Ilana looked at him curiously. He hadn't managed to tell her about the calls to the airlines before the meeting.

Did her skepticism concerning Avraham's story stem only from her way of working? Maybe it was somehow connected to a loss of faith in him because of the mistakes in the previous investigation? In fact, the idea to call the airlines occurred to him when he recalled things she had said to him during the search for Ofer Sharabi. More than a week after the search began, in a moment of frustration, Avraham suggested to her the possibility that nothing at all had happened to Ofer. Maybe he got on a plane to Rio de Janeiro and is lying on a beach there? Ilana said to him then, “You know that he's not in Rio de Janeiro, or at least you certainly could know. You can verify with the border police if he left Israel or not. And if he did, you can check with the airlines that fly to Brazil and see if he was on one of the flights that departed to Rio or to destinations along the way. He didn't get on a plane with a fake passport, right? He's not a Mossad agent, he's just a high school kid.”

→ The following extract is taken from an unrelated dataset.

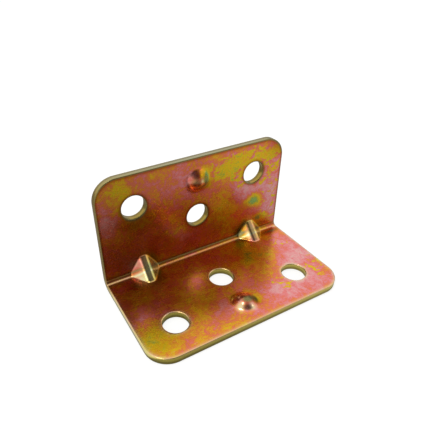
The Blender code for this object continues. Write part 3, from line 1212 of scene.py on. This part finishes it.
@dataclass
class CornerBrace:
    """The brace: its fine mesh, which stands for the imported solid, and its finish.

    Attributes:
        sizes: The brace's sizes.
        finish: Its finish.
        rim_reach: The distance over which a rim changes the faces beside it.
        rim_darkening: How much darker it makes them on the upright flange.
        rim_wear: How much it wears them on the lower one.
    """

    sizes: BraceSizes
    finish: YellowZinc
    rim_reach: float = 0.45 * MM
    rim_darkening: float = 2.0
    rim_wear: float = 0.6

    def __post_init__(self) -> None:
        """Set up the parts that the mesh is made from."""
        self.pressing = Pressing(self.sizes)
        self.edge = ShearedEdge(self.sizes.sheet)
        self.blank = Blank(self.sizes, self.pressing.fold_zone, self.edge.roll)

    def _upright(self, s: Array) -> Array:
        """Return 0 on the lower flange and 1 on the upright, with a ramp over the fold."""
        return np.clip(0.5 + s / (2 * self.pressing.fold_zone), 0, 1)

    def _loops(self) -> list[tuple[Array, Array, Array]]:
        """Find the way out of the sheet all round the outline and the holes.

        At the outline it leads away from the nearest point of the rectangle that the corners'
        arcs are centred on, and at a hole towards the middle of the hole.

        Returns:
            Each loop's points, with the two parts of the way, along and across the fold.
        """
        sizes, x, s = self.sizes, self.blank.x.ravel(), self.blank.s.ravel()
        outline = self.blank.outline()
        reach_x = sizes.half_length - sizes.corner_radius
        reach_s = sizes.flange_depth - sizes.corner_radius
        past_x = x[outline] - np.clip(x[outline], -reach_x, reach_x)
        past_s = s[outline] - np.clip(s[outline], -reach_s, reach_s)
        loops = [(outline, *unit(past_x, past_s))]
        for hole in self.blank.holes:
            loops.append((hole, *unit(x[hole].mean() - x[hole], s[hole].mean() - s[hole])))
        return loops

    def _rim(self, loop: Array, out_x: Array, out_s: Array,
             first: int) -> tuple[Array, dict[Mark, Array], Array]:
        """Carry the sheared edge's section along a loop of the grid's points.

        Args:
            loop: The numbers of the loop's points, with the sheet on its left.
            out_x: The way out of the sheet at each point, along the fold.
            out_s: The same, across the fold.
            first: The number that the first new point gets.

        Returns:
            The new points, their marks, and the faces from skin to skin.
        """
        x, s = self.blank.x.ravel()[loop], self.blank.s.ravel()[loop]
        out, depth, wall, torn = self.edge.section()
        places = self.pressing.carry(
            x[:, None] + out * out_x[:, None],
            s[:, None] + out * out_s[:, None],
            depth * np.ones_like(x)[:, None],
        )
        count, levels = len(loop), len(out)
        numbers = first + np.arange(count * levels).reshape(count, levels)
        chains = np.column_stack([loop, numbers, loop + self.blank.x.size])
        after = np.roll(chains, -1, axis=0)
        faces = np.stack([chains[:, :-1], chains[:, 1:], after[:, 1:], after[:, :-1]], axis=-1)
        marks = {mark: np.repeat(values, levels) for mark, values in INNER_SKIN.lay(x, s).items()}
        upright = np.repeat(self._upright(s), levels)
        marks[Mark.FLAKES] = np.zeros_like(upright)
        marks[Mark.STAIN] = self.rim_darkening * upright
        marks[Mark.WORN] = self.rim_wear * (1 - upright)
        marks[Mark.WALL] = np.tile(wall, count)
        marks[Mark.TORN] = np.tile(torn, count)
        return places.reshape(-1, 3), marks, faces.reshape(-1, 4)

    def build(self) -> bpy.types.Object:
        """Build the mesh from both skins and the edges between them.

        Returns:
            The brace, with its finish.
        """
        x, s = self.blank.x.ravel(), self.blank.s.ravel()
        points = [self.pressing.carry(x, s, depth) for depth in (0.0, self.sizes.sheet)]
        marks = [skin.lay(x, s) for skin in (INNER_SKIN, OUTER_SKIN)]
        near, upright = self.blank.near_edge(self.rim_reach), self._upright(s)
        for laid in marks:
            laid[Mark.STAIN] = laid[Mark.STAIN] + self.rim_darkening * near * upright
            laid[Mark.WORN] = laid[Mark.WORN] + self.rim_wear * near * (1 - upright)
        cells = self.blank.cells()
        faces = [cells, cells[:, ::-1] + x.size]
        for loop, out_x, out_s in self._loops():
            rim = self._rim(loop, out_x, out_s, sum(len(part) for part in points))
            points.append(rim[0])
            marks.append(rim[1])
            faces.append(rim[2])
        joined = {mark: np.concatenate([laid[mark] for laid in marks]) for mark in Mark}
        return self._object(np.concatenate(points), joined, np.concatenate(faces))

    def _object(self, points: Array, marks: dict[Mark, Array], faces: Array) -> bpy.types.Object:
        """Make an object of the points that the faces use, and give it its marks and finish.

        Args:
            points: The points in space.
            marks: Every mark, at each point.
            faces: The numbers of each face's four points.

        Returns:
            The object.
        """
        used, corners = np.unique(faces, return_inverse=True)
        mesh = bpy.data.meshes.new("pressed_sheet")
        mesh.vertices.add(len(used))
        mesh.vertices.foreach_set("co", points[used].ravel())
        mesh.loops.add(corners.size)
        mesh.loops.foreach_set("vertex_index", corners.ravel())
        mesh.polygons.add(len(faces))
        mesh.polygons.foreach_set("loop_start", np.arange(len(faces)) * 4)
        mesh.polygons.foreach_set("loop_total", np.full(len(faces), 4))
        mesh.update(calc_edges=True)
        mesh.validate()
        mesh.shade_smooth()
        for mark, values in marks.items():
            layer = mesh.attributes.new(mark.value, "FLOAT", "POINT")
            layer.data.foreach_set("value", values[used])
        mesh.materials.append(self.finish.material())
        piece = bpy.data.objects.new("pressed_sheet", mesh)
        bpy.context.scene.collection.objects.link(piece)
        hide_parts(CAD_NODE)
        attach(piece, CAD_BODY)
        return piece


@dataclass(frozen=True)
class SoftLamp:
    """A soft box that points at the brace."""

    name: str
    place: tuple[float, float, float]
    width: float
    height: float
    watts: float

    def build(self) -> bpy.types.Object:
        """Hang the lamp.

        Returns:
            The lamp.
        """
        light = bpy.data.lights.new(self.name, "AREA")
        light.shape = "RECTANGLE"
        light.size = self.width
        light.size_y = self.height
        light.energy = self.watts
        lamp = bpy.data.objects.new(self.name, light)
        lamp.location = self.place
        lamp.rotation_euler = (-Vector(self.place)).to_track_quat("-Z", "Y").to_euler()
        bpy.context.scene.collection.objects.link(lamp)
        return lamp


@dataclass(frozen=True)
class Studio:
    """The pale floor, the white room, the lamps and the camera.

    Attributes:
        floor_half: Half the floor's width.
        paper: The floor's colour in the light.
        floor_glow: How much the floor glows where it is seen, so that it is white.
        mirrored_floor: How bright the metal mirrors it.
        right_gain, right_rise: How much brighter to the right, and where that begins and ends.
        left_gain, left_edge, left_end: How much brighter close by the brace's left edge, and
            where that begins and ends along x and along y.
        camera_place: The camera's place.
        camera_turn: The camera's turns about x, y and z in degrees.
        lens: The lens, in millimetres.
        shift: How far the lens is shifted sideways and up, in widths of the picture.
        nearest: The least distance that the camera sees.
        room_light: Strength of the room's light.
        dark_side, dark_edge, dark_share: The way to the room's dark side, the cosines of the
            angles from it where the dark begins and is full, and how much darker it is.
        low_side, low_edge, low_share: The same for the low light on the right.
        lamps: The soft boxes.
    """

    floor_half: float = 0.6
    paper: Colour = tint(0.3, 0.3, 0.3)
    floor_glow: float = 0.8
    mirrored_floor: float = 0.06
    right_gain: float = 0.36
    right_rise: tuple[float, float] = (-20 * MM, 50 * MM)
    left_gain: float = 0.6
    left_edge: tuple[float, float] = (-22.6 * MM, -22.2 * MM)
    left_end: tuple[float, float] = (8 * MM, 16 * MM)
    camera_place: tuple[float, float, float] = (-0.03923, -0.05586, 0.06310)
    camera_turn: tuple[float, float, float] = (55.740, 0.361, -29.561)
    lens: float = 35.79
    shift: tuple[float, float] = (0.0551, 0.0122)
    nearest: float = 1.0 * MM
    room_light: float = 1.0
    dark_side: tuple[float, float, float] = (0.0, -0.80, 0.60)
    dark_edge: tuple[float, float] = (0.65, 0.96)
    dark_share: float = 0.92
    low_side: tuple[float, float, float] = (0.90, 0.42, 0.10)
    low_edge: tuple[float, float] = (0.86, 0.97)
    low_share: float = 0.75
    lamps: tuple[SoftLamp, ...] = (
        SoftLamp("overhead_soft_box", (-0.09, 0.0, 0.28), 0.06, 0.06, 0.10),
        SoftLamp("left_soft_box", (-0.27, -0.11, 0.12), 0.12, 0.08, 0.04),
        SoftLamp("right_strip", (0.23, -0.18, 0.14), 0.03, 0.08, 0.015),
    )

    def _paper(self) -> bpy.types.Material:
        """Make the floor's paper, which keeps the brace's shadow.

        Where it is seen it glows, so that it is white, and where the metal mirrors it the glow
        is weaker, brighter to the right and brightest close by the brace's left edge.

        Returns:
            The material.
        """
        made = bpy.data.materials.new("white_paper")
        made.use_nodes = True
        board = Board(made.node_tree)
        paper = board.node("ShaderNodeBsdfDiffuse", {}, {"Color": self.paper})
        place = board.node("ShaderNodeSeparateXYZ", {}, {0: board.place()})
        along, back = board.wire(place, "X"), board.wire(place, "Y")
        close_by = (1 - board.step(along, *self.left_edge)) * (1 - board.step(back, *self.left_end))
        bright = self.right_gain * board.step(along, *self.right_rise) + self.left_gain * close_by
        seen, mirrored = board.seen_and_mirrored()
        glow = seen * self.floor_glow + mirrored * (self.mirrored_floor + bright)
        light = board.node("ShaderNodeEmission", {}, {"Strength": glow})
        both = board.node("ShaderNodeAddShader", {}, {0: board.wire(paper), 1: board.wire(light)})
        board.node("ShaderNodeOutputMaterial", {}, {"Surface": board.wire(both)})
        return made

    def floor(self) -> bpy.types.Object:
        """Lay the floor.

        Returns:
            The floor, a square about the origin.
        """
        reach = self.floor_half
        corners = [(-reach, -reach, 0), (reach, -reach, 0), (reach, reach, 0), (-reach, reach, 0)]
        mesh = bpy.data.meshes.new("floor")
        mesh.from_pydata(corners, [], [(0, 1, 2, 3)])
        mesh.materials.append(self._paper())
        floor = bpy.data.objects.new("floor", mesh)
        bpy.context.scene.collection.objects.link(floor)
        return floor

    def room(self) -> bpy.types.World:
        """Light the room: white where it is seen, and dim on two sides where it lights the brace.

        Returns:
            The world.
        """
        world = bpy.data.worlds.new("white_room")
        bpy.context.scene.world = world
        world.use_nodes = True
        board = Board(world.node_tree)
        dark = self.dark_share * board.facing(self.dark_side, self.dark_edge)
        low = self.low_share * board.facing(self.low_side, self.low_edge)
        light = self.room_light * (1 - dark) * (1 - low)
        seen, _ = board.seen_and_mirrored()
        strength = light * (1 - seen) + seen
        ground = board.node("ShaderNodeBackground", {}, {"Color": tint(1, 1, 1), "Strength": strength})
        board.node("ShaderNodeOutputWorld", {}, {"Surface": board.wire(ground)})
        return world

    def camera(self) -> bpy.types.Object:
        """Stand the camera where the photograph was taken.

        Returns:
            The camera.
        """
        data = bpy.data.cameras.new("camera")
        data.lens = self.lens
        data.shift_x, data.shift_y = self.shift
        data.clip_start = self.nearest
        camera = bpy.data.objects.new("camera", data)
        camera.location = self.camera_place
        camera.rotation_euler = Euler([math.radians(turn) for turn in self.camera_turn])
        bpy.context.scene.collection.objects.link(camera)
        bpy.context.scene.camera = camera
        return camera

    def build(self) -> None:
        """Set up the studio."""
        self.floor()
        self.room()
        self.camera()
        for lamp in self.lamps:
            lamp.build()
        bpy.context.scene.view_settings.view_transform = "Standard"


def main() -> None:
    """Build the studio and the brace."""
    logging.basicConfig(level=logging.INFO, format="%(name)s: %(message)s")
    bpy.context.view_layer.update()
    low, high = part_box(CAD_NODE)
    sizes = BraceSizes(fold_length=high[0] - low[0], flange_depth=high[2] - low[2])
    Studio().build()
    brace = CornerBrace(sizes, YellowZinc()).build()
    log.info("%s: %d faces, slot %s", brace.name, len(brace.data.polygons), Slot.YELLOW_ZINC.value)
    bpy.context.view_layer.update()


if __name__ == "__main__":
    main()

Now Ilana asked him, “And what if she traveled to some other place?” and Avraham answered, “The suspect stated in questioning that his wife traveled to the Philippines to take care of her sick father, and this is also what he told the travel agent from whom he bought the tickets for himself and his children. But maybe you're right. In any case, if he lied about the travel, it'll be additional evidence of his involvement in the assault and the placing of the suitcase, no? Otherwise why would he lie?”

 

HE DIDN'T THINK ABOUT MARIANKA UNTIL
the end of the meeting, and only twice checked his cell phone under the table to see if he'd received any new messages. Ilana kept on insisting that Sara should not be the only direction of the investigation, and Avraham didn't bother to object. He and Ilana drank another cup of coffee and at ten thirty divided the tasks among the team. Ilana instructed Zaytuni to continue investigating the assault as if it were a robbery. He'd explore links to incidents of assault that occurred in the area in recent months, go back and question the Sudanese men who found Chava Cohen in the ditch, and regularly monitor whether her credit cards were being used or if the stolen phone was turned on or sold. Ma'alul was put in charge of investigating the parents at the daycare. He was supposed to confirm the suspicion that Chava Cohen hit the children and verify whether or not any other parents had a motive for assaulting the teacher. Avraham would continue conducting surveillance from afar, as well as his silent investigation into Sara and his wife. Since the previous evening, after he bought the airplane tickets, Sara hadn't left his apartment and hadn't made a phone call. “And, most of all, let's cross our fingers that the victim will wake up and make our lives easier,” Ilana summed up. “If it doesn't happen by then, we'll meet here Thursday morning and decide how we want to bring Sara in for questioning before the flight.”